**Problem**.
Show all lines from the data that include the word "code".

**Provided records**.
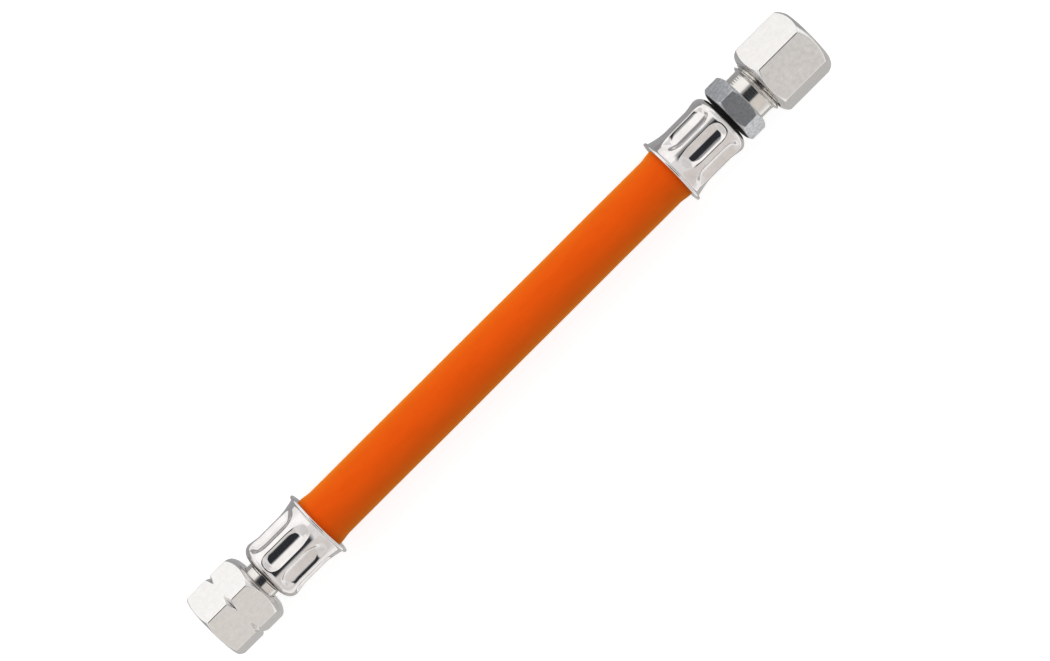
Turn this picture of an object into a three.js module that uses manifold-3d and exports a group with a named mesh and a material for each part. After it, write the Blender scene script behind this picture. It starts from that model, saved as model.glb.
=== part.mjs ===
---
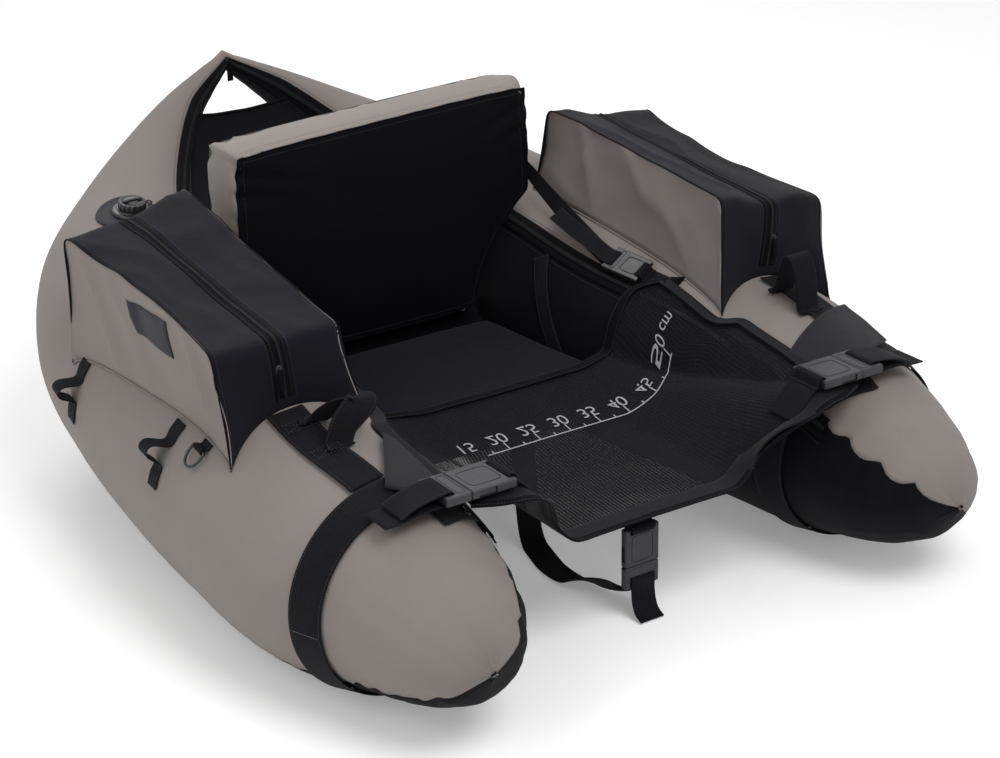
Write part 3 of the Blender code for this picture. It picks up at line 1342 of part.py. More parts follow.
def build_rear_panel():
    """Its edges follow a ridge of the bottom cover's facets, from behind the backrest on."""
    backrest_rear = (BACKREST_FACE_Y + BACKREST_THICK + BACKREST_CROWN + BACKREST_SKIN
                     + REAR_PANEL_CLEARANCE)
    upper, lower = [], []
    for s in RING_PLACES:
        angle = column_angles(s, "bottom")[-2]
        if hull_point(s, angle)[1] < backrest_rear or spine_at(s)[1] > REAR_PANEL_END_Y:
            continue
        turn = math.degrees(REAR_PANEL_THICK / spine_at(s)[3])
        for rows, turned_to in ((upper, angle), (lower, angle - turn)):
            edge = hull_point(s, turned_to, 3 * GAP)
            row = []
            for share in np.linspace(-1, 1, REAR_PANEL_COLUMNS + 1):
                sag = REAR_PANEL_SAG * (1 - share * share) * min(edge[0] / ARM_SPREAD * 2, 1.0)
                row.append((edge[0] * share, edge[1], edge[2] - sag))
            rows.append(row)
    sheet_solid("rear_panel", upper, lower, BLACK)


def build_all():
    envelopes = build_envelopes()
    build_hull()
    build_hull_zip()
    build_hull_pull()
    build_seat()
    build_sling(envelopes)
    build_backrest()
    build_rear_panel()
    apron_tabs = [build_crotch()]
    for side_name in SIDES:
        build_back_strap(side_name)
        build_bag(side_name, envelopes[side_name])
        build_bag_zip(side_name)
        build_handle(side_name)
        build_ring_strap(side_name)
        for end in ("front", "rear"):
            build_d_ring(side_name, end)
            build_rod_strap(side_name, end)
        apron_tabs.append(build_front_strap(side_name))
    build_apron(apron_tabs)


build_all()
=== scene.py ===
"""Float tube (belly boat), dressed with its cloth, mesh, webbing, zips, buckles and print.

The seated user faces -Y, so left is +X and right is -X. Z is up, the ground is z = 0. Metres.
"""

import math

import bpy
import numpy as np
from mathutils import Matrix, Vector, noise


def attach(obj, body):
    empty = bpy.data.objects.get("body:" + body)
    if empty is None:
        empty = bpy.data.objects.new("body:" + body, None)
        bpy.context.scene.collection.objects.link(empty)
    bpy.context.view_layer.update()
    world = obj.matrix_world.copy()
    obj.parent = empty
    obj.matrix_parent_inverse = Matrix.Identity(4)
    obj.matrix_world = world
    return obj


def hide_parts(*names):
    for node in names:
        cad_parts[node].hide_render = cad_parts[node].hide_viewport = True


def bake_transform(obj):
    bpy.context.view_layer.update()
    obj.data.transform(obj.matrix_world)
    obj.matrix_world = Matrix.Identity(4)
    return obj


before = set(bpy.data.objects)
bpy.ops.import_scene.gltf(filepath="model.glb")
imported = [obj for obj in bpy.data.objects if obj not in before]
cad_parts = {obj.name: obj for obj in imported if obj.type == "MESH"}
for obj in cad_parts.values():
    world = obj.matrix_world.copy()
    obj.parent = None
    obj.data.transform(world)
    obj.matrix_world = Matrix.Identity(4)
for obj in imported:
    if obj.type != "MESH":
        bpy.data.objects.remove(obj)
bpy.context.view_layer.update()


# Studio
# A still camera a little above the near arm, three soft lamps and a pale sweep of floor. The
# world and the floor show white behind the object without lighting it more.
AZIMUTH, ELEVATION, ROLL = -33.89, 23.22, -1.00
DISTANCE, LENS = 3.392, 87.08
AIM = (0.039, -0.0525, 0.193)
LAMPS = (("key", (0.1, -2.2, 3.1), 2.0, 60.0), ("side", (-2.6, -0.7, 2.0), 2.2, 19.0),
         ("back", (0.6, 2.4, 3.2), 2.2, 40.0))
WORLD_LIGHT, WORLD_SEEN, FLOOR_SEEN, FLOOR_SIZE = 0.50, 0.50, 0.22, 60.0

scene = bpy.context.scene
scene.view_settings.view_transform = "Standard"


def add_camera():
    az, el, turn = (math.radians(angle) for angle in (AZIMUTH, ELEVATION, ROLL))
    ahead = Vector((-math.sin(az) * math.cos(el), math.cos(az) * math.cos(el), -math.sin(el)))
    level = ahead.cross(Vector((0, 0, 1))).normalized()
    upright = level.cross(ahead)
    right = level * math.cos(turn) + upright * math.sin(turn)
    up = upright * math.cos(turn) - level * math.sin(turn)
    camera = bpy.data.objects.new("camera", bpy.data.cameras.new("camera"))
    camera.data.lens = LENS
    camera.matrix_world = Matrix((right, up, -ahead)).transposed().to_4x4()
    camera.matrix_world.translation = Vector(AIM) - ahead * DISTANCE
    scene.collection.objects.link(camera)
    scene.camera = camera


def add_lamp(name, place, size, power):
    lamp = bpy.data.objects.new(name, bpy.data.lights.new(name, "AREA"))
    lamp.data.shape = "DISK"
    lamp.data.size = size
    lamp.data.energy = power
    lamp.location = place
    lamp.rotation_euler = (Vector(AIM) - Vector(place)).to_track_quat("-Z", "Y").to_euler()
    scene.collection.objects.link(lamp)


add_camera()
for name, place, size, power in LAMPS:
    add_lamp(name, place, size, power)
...
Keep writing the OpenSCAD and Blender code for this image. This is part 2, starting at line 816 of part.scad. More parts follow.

**Task answer**.
Write part 3 of the Blender code for this picture. It picks up at line 1342 of part.py. More parts follow.
Keep writing the OpenSCAD and Blender code for this image. This is part 2, starting at line 816 of part.scad. More parts follow.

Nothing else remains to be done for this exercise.